Most of the time, you don’t know when your media opportunity is coming. Here’s an inside look at the media mistakes I made, to help you prepare for your own moment in the spotlight.

Comedian and actor, Chris Farley, died 20-years ago. He was a superstar in the 90s at the time I was in college. He died after a long battle with addiction. He was only thirty-three and was already the greatest physical comedian of my generation. He didn’t survive — but he left behind many stories. This is mine.

“Kathryn! You’re on TV… call me!”

“Kathryn, I just saw you on E!”

“Kathryn! I didn’t know you dated….. Chris Farley?!?”

Ten messages on my answering machine.

It was 1999… and I was just months out of college and at my first full-time TV job.

I heard the messages right after walking in the door after producing the news all night at WCIA in Champaign, Illinois. I was so tired, I had to listen to them again to understand what was going on. Then I called someone to get the scoop.

The “E! True Hollywood Story” on Chris Farley premiered the night before. It described Chris’ time at Saturday Night Live, at Marquette University, his drug abuse…  and my picture came up in the show over and over. It was not flattering. Because of how I looked… and what the announcer track was saying while my pictures were coming up. Here’s a clip.

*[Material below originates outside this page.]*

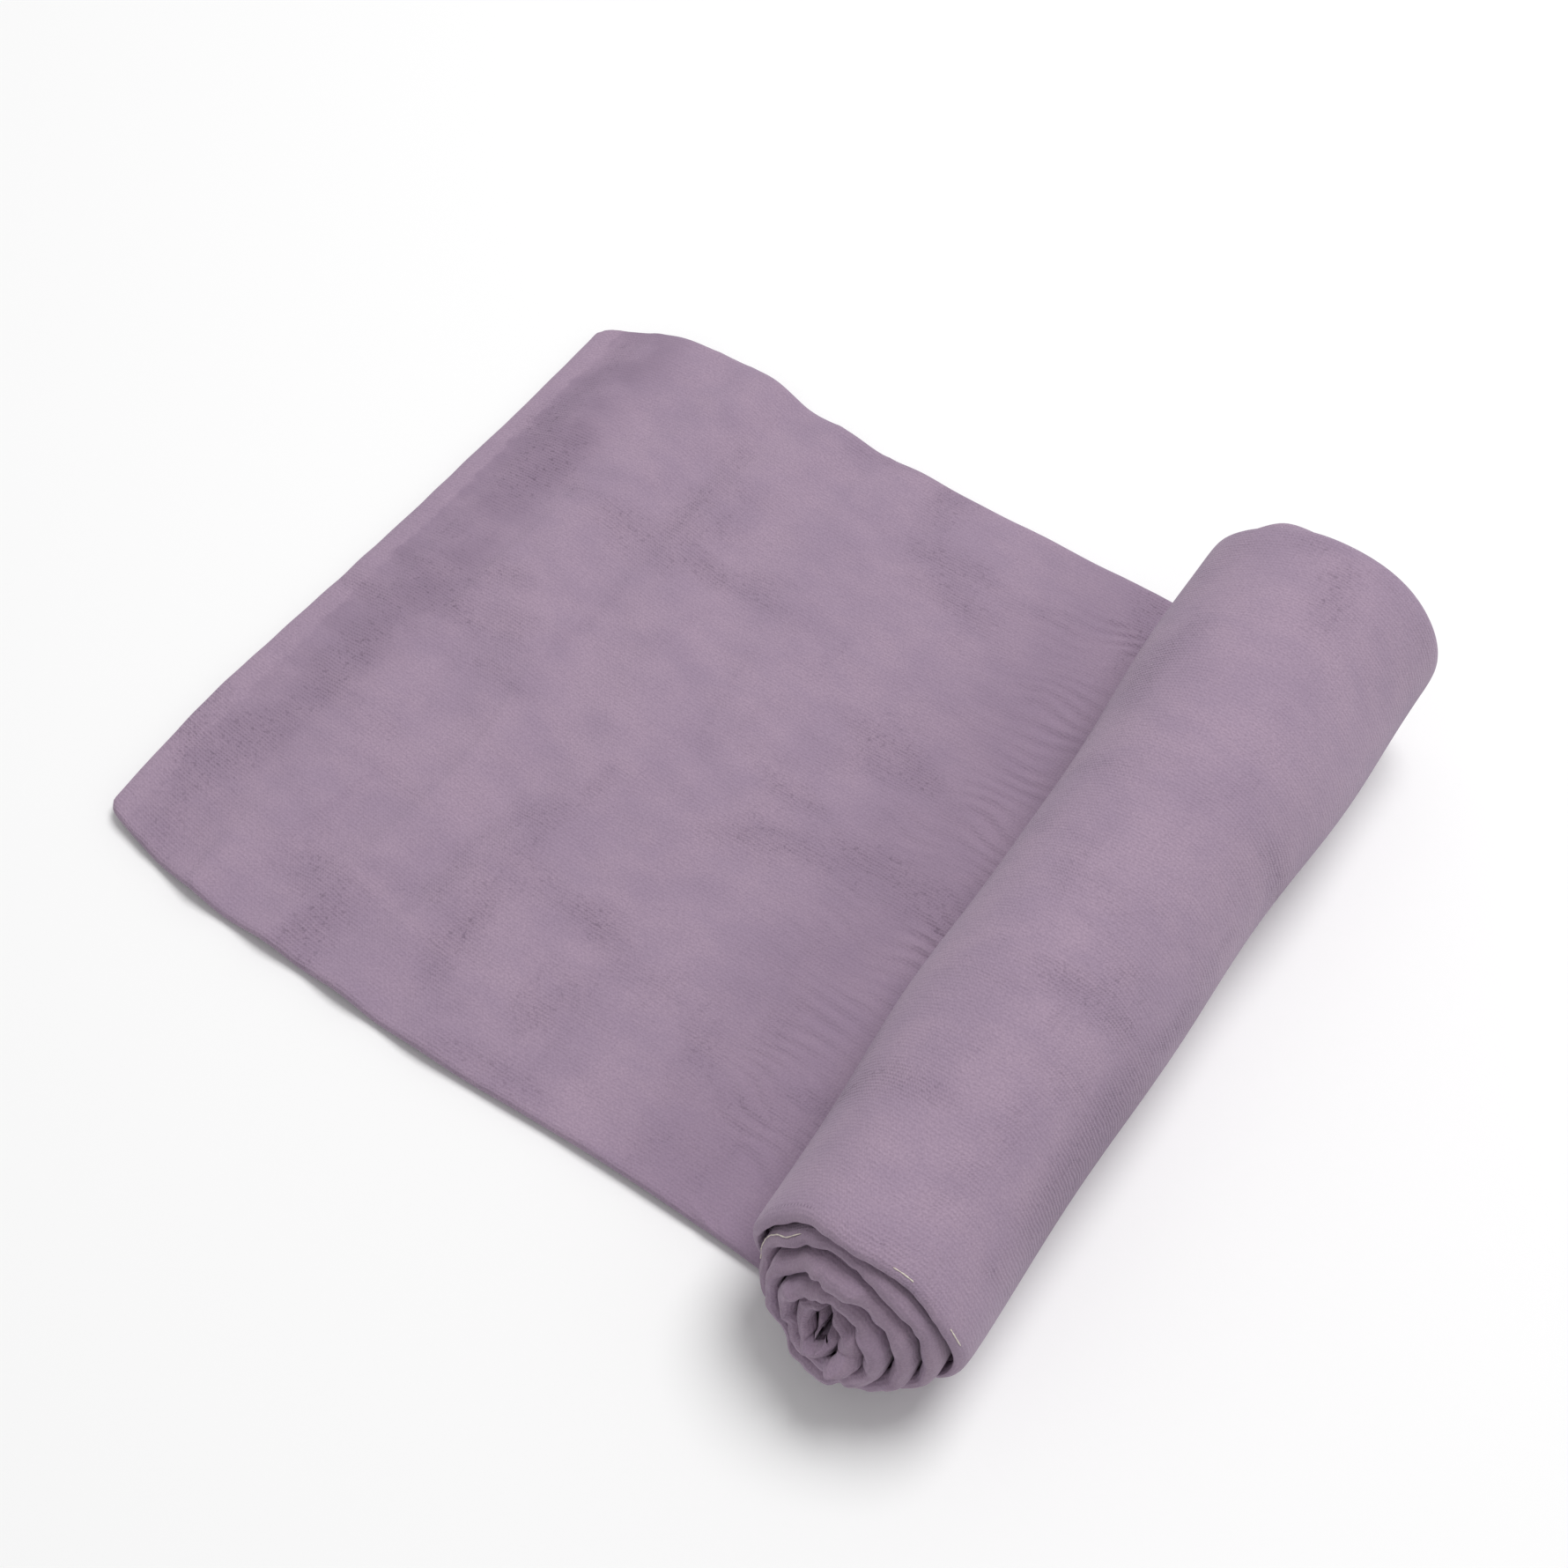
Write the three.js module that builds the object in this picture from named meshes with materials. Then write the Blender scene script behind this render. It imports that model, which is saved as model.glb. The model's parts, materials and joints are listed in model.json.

Chris Farley died during my senior year of college. The dean of my college called me over Christmas break and asked me to head back to school early so I could plan the memorial Mass at Marquette University. I was the president of my college and Chris went to Marquette.

The year prior, Chris came back to campus to accept an award.  This is also the last time I wore a dress this low-cut. THIS is the event where my pictures were taken along with dozens of other students with Chris. After Chris died, producers from E! went to Marquette to collect pictures. The dean handed them over… and the producers didn’t keep track — so editors used pictures of me in places that the track was not referring to me. I clearly did not date Chris, nor was I part of his downward spiral into drinking… as the E! story said.

On the day of the memorial Mass — I had Chris’ family there, bagpipers and Pat Finn to give the eulogy. (You’ve probably seen Pat in The Middle, Friends and Seinfeld… he’s great.) His eulogy was hilarious and loving. He told stories that illustrated Chris as a student… to us, a chapel full of students. I wish I had video of it in its entirety. He also told stories of how Chris would make regular trips to the Joan of Arc chapel on campus to pray… talk to God… and just be alone.

After the service, the local stations wanted to interview me.

I didn’t even think about this possibility.

I was unprepared. (I know much better now… I was 20 then.)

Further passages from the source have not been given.